Day 1: subject: Randy Hendrix. A little over a month ago, I discovered Randy acquired this weird power or whatever you want to call it to see human bones. Now if I’d found this out when we were in grade school I would have thought it was the weirdest, most coolest thing ever that my best friend was a freak of nature, but now that things were very very different I decided to use it to my advantage. I took a quick field trip to the cemetery where I was properly laid to rest after being found over four months later.

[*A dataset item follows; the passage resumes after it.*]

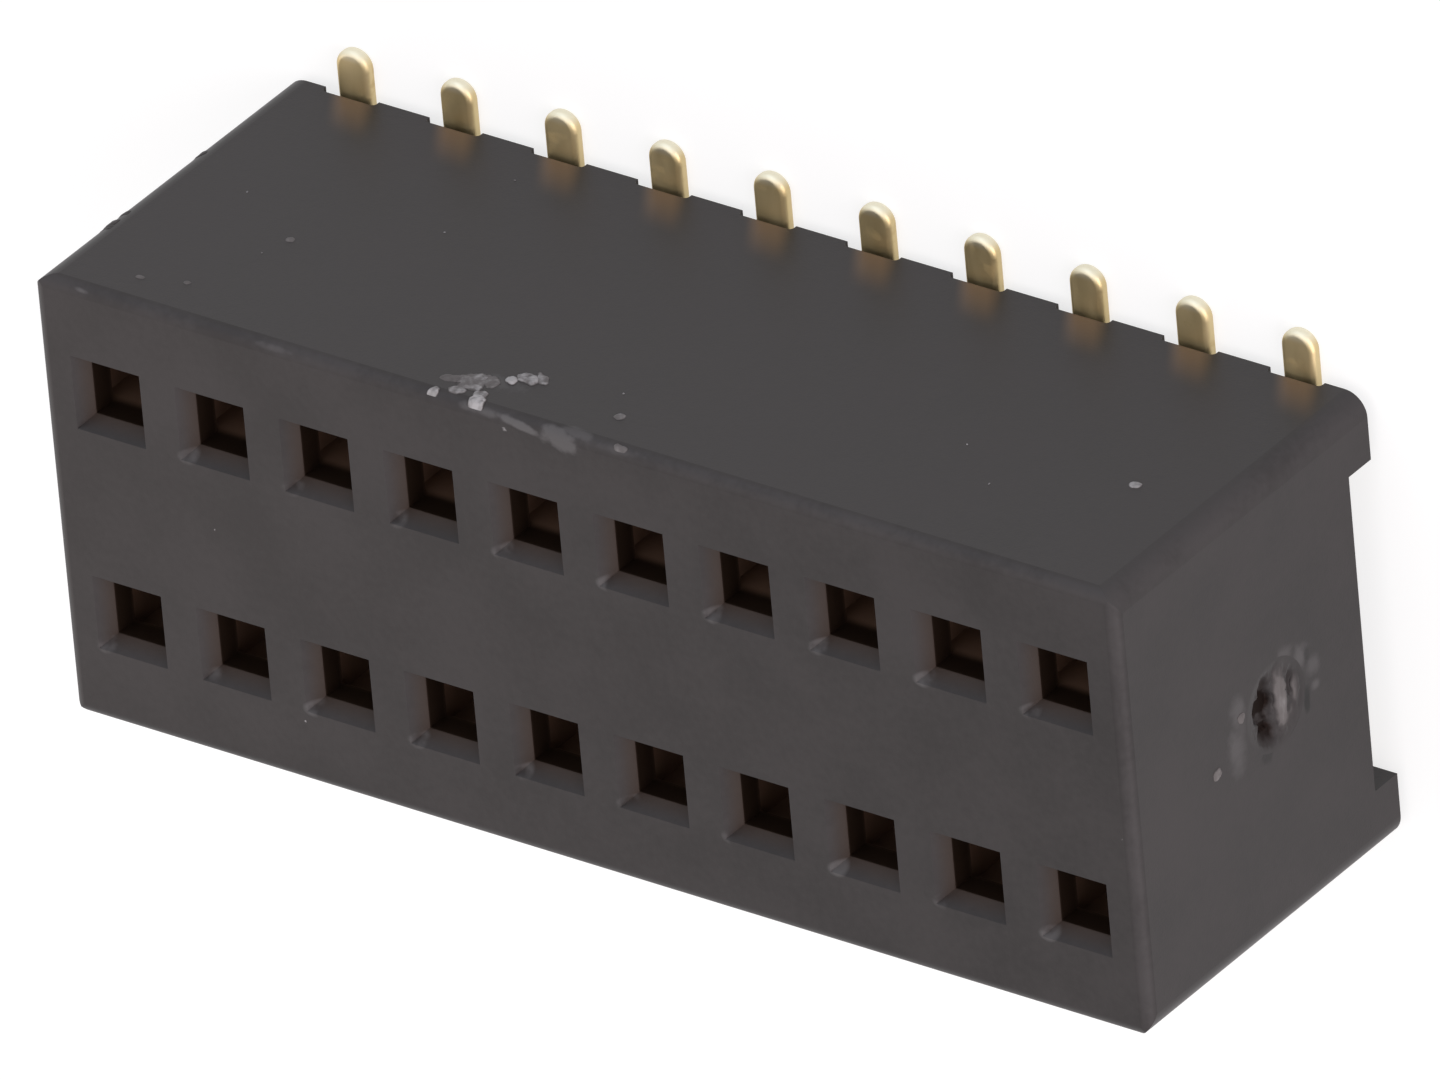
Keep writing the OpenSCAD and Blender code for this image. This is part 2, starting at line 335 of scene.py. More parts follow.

I didn’t receive a headstone until another eight months later, which ironically the three culprits bought. Either they didn’t want people catching onto them and masking themselves as grieving teenagers who lost their dear friend, or actually did feel bad for what they did but didn’t want anyone to know so they paid it forward as a sentiment to my parents. If I didn’t know any better, I would have believed they actually had a heart and felt remorseful for what they did, but given they were still living their best lives and didn’t turn themselves in was proof that wasn’t even remotely the case.
Once I finally found my grave at the very end of the cemetery, I wasted no time digging up my remains. Within less than ten minutes I was staring at my skeleton. I examined it for a few moments, feeling myself getting emotional. It was hard to believe that at one point that was me; that I was alive, living and breathing in the crisp air bright and early every morning before school, or playing videogames with my ex-girlfriend Paisley who ended up becoming my very best friend who I hung out with just as much as Brody and Randy.
I could only imagine what she was up to these days. I felt my heart ache at all I’ve lost at a young age, and for what? A girl who didn’t just not like me back, but had so much animosity towards me, she manipulated my very good friends to take every possible chance I had at life. That was a hard pill to swallow. My mind wandered back to Paisley. I’d be lying if I said she hadn’t crossed my mind a time or two over the years. It even went as far as thinking we would have possibly gotten back together at some point if I hadn’t been obsessed with the psycho girl.
I managed to sneak in her one bedroom apartment the day of our ten-year high school reunion. She was dressed to the nines, with her silky cherry blond hair in a fish braid wearing a vibrant red backless dress that complimented her tanned complexion beautifully, topped with diamond stud earrings and black heels.
She always had a knack for fashion, even said she wanted to be a designer after graduation. I remember her showing me some sketches back in ninth grade, and I had to give credit where it was due; she was amazing. I had no doubt she was designing the hottest clothes that would make her millions because she was that good. I remember her showing me some sketches back in ninth grade, and I had to give credit where it was due; she was amazing. Hard to believe the last time I saw her over ten years ago. What I’d give to reverse the clock, change some things and see her just one last time.